• _EXERCISE_
Set down only the lines running from the one with "What three.js and" to the one with "const INSULATOR_THICKNESS = 5;", both lines included, exactly as they stand, please.

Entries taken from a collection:
════

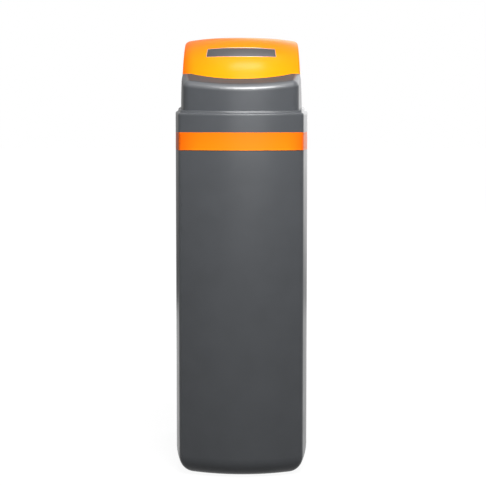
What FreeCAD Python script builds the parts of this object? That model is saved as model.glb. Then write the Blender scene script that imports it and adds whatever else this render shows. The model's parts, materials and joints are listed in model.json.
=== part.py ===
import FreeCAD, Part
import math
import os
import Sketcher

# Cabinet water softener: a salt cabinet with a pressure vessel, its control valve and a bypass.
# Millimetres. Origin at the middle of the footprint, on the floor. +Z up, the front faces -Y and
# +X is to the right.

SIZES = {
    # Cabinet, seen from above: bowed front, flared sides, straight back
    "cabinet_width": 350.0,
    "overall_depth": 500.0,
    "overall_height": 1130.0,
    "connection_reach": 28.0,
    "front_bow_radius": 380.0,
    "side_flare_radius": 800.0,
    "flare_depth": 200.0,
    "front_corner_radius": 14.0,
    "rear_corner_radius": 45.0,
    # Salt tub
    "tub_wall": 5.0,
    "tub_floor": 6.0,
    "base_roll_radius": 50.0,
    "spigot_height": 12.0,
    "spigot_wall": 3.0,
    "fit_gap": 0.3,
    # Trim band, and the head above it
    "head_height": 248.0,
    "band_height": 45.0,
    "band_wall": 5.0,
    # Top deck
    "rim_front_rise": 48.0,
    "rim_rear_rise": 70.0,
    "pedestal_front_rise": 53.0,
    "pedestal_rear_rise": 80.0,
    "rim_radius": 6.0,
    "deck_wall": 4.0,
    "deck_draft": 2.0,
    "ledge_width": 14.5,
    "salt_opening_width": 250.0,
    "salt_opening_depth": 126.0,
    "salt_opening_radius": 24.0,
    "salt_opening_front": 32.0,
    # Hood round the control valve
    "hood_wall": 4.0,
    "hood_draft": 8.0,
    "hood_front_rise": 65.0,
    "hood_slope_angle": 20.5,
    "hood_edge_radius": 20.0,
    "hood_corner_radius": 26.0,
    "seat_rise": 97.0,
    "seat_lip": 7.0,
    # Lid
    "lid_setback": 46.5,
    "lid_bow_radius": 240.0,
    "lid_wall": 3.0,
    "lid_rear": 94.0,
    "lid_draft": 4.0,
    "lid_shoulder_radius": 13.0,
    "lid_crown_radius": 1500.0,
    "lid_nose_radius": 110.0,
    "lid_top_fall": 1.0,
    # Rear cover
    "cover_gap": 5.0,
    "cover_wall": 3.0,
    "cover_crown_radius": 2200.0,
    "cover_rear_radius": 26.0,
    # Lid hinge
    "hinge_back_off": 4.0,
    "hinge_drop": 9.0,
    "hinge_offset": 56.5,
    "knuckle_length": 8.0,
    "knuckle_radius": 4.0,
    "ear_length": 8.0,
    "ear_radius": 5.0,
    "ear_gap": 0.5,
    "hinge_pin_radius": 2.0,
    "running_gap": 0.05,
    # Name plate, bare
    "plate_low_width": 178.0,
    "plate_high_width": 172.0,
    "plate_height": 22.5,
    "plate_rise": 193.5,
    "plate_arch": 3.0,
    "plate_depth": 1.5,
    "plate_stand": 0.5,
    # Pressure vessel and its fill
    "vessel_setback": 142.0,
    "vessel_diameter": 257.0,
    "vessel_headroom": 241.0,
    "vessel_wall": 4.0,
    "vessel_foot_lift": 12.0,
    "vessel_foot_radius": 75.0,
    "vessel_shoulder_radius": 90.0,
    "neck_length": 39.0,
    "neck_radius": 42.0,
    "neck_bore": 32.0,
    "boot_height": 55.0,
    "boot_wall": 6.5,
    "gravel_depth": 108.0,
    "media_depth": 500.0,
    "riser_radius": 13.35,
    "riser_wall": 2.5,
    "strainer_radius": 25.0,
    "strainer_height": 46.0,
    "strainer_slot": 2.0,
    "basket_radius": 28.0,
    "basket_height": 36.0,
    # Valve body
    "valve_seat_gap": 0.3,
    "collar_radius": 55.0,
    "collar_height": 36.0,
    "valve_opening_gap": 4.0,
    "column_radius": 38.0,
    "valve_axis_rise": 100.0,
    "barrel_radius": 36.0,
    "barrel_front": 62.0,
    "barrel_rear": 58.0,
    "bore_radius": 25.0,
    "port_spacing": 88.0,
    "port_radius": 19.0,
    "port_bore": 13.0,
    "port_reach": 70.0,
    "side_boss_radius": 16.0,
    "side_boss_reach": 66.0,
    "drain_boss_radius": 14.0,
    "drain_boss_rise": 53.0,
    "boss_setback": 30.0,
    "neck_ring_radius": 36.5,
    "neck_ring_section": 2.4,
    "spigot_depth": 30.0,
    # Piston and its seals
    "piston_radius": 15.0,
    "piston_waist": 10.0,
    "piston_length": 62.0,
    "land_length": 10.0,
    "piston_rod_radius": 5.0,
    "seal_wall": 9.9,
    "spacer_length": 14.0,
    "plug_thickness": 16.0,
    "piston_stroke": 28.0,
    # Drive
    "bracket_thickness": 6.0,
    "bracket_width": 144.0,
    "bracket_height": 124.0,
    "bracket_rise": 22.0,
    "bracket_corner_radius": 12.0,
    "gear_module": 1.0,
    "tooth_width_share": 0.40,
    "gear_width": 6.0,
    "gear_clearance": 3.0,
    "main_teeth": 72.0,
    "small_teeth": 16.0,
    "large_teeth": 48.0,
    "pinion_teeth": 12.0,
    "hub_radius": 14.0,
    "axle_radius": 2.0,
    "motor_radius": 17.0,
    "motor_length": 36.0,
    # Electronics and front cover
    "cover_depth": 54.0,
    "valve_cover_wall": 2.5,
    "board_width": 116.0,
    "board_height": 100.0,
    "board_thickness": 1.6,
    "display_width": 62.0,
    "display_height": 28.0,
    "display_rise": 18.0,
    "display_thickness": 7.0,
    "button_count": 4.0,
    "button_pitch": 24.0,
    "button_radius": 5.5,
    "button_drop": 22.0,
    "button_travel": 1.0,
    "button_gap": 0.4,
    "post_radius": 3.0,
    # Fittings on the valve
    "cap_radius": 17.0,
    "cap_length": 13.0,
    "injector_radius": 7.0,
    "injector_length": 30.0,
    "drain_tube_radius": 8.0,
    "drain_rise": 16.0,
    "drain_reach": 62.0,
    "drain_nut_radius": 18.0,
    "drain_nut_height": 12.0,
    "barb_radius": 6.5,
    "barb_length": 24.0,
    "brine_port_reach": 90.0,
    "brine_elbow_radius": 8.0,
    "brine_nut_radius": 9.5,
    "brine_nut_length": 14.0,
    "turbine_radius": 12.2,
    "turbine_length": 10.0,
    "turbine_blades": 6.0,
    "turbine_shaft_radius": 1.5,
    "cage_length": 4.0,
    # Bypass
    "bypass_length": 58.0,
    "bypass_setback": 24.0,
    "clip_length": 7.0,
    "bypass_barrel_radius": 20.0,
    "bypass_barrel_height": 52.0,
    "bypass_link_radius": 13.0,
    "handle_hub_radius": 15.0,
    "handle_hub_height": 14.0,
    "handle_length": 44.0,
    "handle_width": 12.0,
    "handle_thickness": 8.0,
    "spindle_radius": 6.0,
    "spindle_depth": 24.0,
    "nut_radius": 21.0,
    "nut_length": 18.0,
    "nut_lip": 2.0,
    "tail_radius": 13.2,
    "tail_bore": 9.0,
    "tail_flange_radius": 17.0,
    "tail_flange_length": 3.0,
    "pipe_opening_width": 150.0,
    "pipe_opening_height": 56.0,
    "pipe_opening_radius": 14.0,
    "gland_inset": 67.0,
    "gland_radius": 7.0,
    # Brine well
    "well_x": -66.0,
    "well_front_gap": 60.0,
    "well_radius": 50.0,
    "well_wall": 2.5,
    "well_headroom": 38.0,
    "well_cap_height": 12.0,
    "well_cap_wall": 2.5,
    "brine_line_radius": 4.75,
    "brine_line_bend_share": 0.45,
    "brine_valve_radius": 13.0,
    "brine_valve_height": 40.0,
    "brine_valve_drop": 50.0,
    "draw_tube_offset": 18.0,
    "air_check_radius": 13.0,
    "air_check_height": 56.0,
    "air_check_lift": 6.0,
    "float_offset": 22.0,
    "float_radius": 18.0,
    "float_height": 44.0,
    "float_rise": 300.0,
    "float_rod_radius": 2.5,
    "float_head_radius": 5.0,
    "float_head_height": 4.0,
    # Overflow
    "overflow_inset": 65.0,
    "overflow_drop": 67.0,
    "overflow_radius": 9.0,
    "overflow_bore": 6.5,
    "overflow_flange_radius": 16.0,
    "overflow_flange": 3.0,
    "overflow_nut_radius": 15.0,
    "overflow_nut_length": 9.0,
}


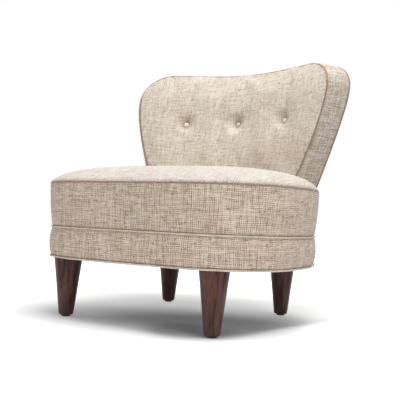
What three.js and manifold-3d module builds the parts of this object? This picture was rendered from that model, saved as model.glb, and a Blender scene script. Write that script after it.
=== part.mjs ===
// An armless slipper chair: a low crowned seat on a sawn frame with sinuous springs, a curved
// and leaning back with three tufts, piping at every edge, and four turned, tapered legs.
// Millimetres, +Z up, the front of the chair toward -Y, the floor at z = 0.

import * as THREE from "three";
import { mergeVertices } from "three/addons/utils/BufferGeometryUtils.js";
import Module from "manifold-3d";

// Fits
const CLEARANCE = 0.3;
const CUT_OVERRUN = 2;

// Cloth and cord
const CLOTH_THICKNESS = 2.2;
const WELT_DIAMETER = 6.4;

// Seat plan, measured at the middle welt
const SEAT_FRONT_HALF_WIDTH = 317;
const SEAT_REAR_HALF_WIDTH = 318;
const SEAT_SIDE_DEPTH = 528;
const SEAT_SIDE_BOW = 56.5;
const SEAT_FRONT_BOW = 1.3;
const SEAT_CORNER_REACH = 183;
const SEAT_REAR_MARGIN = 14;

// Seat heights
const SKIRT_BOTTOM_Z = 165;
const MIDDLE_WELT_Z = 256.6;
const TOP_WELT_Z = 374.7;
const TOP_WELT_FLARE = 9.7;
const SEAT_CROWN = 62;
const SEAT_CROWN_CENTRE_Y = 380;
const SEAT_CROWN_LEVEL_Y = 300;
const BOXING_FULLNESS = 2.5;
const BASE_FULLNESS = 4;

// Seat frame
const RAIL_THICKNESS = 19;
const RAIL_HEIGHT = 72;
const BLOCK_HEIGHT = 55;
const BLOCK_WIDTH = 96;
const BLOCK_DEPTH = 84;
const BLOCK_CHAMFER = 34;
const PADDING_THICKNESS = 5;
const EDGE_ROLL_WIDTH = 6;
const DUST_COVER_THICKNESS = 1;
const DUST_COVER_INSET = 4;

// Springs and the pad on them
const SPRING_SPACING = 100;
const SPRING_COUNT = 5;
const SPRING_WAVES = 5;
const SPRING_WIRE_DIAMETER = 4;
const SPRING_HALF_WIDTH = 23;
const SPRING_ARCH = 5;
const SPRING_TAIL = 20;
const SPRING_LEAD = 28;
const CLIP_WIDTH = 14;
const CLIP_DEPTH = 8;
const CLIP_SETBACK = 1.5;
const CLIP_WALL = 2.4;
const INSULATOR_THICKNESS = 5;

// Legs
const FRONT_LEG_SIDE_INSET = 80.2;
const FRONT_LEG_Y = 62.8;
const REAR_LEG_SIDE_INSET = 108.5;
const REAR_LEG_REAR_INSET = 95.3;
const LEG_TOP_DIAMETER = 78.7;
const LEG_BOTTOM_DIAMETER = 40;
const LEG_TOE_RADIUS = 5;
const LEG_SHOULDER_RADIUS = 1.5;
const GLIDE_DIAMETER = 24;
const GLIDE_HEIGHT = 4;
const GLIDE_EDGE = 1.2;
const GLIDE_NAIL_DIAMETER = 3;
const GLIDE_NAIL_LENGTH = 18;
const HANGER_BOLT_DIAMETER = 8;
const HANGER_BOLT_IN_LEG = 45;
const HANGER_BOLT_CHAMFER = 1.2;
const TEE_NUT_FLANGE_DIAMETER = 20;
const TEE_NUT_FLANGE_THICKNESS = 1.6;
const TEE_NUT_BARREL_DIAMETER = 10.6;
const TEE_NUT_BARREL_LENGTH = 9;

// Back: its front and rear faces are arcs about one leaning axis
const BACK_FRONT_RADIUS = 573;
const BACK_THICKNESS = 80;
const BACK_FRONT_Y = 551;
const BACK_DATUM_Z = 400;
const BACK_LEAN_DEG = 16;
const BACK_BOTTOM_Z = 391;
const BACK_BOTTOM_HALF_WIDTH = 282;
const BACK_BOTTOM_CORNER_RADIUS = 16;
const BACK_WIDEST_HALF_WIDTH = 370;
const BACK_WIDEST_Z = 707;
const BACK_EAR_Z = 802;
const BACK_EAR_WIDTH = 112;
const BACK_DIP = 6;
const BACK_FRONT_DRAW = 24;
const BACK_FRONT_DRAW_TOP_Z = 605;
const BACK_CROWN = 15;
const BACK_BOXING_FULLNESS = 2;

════

• _TASK RESPONSE_
What three.js and manifold-3d module builds the parts of this object? This picture was rendered from that model, saved as model.glb, and a Blender scene script. Write that script after it.
=== part.mjs ===
// An armless slipper chair: a low crowned seat on a sawn frame with sinuous springs, a curved
// and leaning back with three tufts, piping at every edge, and four turned, tapered legs.
// Millimetres, +Z up, the front of the chair toward -Y, the floor at z = 0.

import * as THREE from "three";
import { mergeVertices } from "three/addons/utils/BufferGeometryUtils.js";
import Module from "manifold-3d";

// Fits
const CLEARANCE = 0.3;
const CUT_OVERRUN = 2;

// Cloth and cord
const CLOTH_THICKNESS = 2.2;
const WELT_DIAMETER = 6.4;

// Seat plan, measured at the middle welt
const SEAT_FRONT_HALF_WIDTH = 317;
const SEAT_REAR_HALF_WIDTH = 318;
const SEAT_SIDE_DEPTH = 528;
const SEAT_SIDE_BOW = 56.5;
const SEAT_FRONT_BOW = 1.3;
const SEAT_CORNER_REACH = 183;
const SEAT_REAR_MARGIN = 14;

// Seat heights
const SKIRT_BOTTOM_Z = 165;
const MIDDLE_WELT_Z = 256.6;
const TOP_WELT_Z = 374.7;
const TOP_WELT_FLARE = 9.7;
const SEAT_CROWN = 62;
const SEAT_CROWN_CENTRE_Y = 380;
const SEAT_CROWN_LEVEL_Y = 300;
const BOXING_FULLNESS = 2.5;
const BASE_FULLNESS = 4;

// Seat frame
const RAIL_THICKNESS = 19;
const RAIL_HEIGHT = 72;
const BLOCK_HEIGHT = 55;
const BLOCK_WIDTH = 96;
const BLOCK_DEPTH = 84;
const BLOCK_CHAMFER = 34;
const PADDING_THICKNESS = 5;
const EDGE_ROLL_WIDTH = 6;
const DUST_COVER_THICKNESS = 1;
const DUST_COVER_INSET = 4;

// Springs and the pad on them
const SPRING_SPACING = 100;
const SPRING_COUNT = 5;
const SPRING_WAVES = 5;
const SPRING_WIRE_DIAMETER = 4;
const SPRING_HALF_WIDTH = 23;
const SPRING_ARCH = 5;
const SPRING_TAIL = 20;
const SPRING_LEAD = 28;
const CLIP_WIDTH = 14;
const CLIP_DEPTH = 8;
const CLIP_SETBACK = 1.5;
const CLIP_WALL = 2.4;
const INSULATOR_THICKNESS = 5;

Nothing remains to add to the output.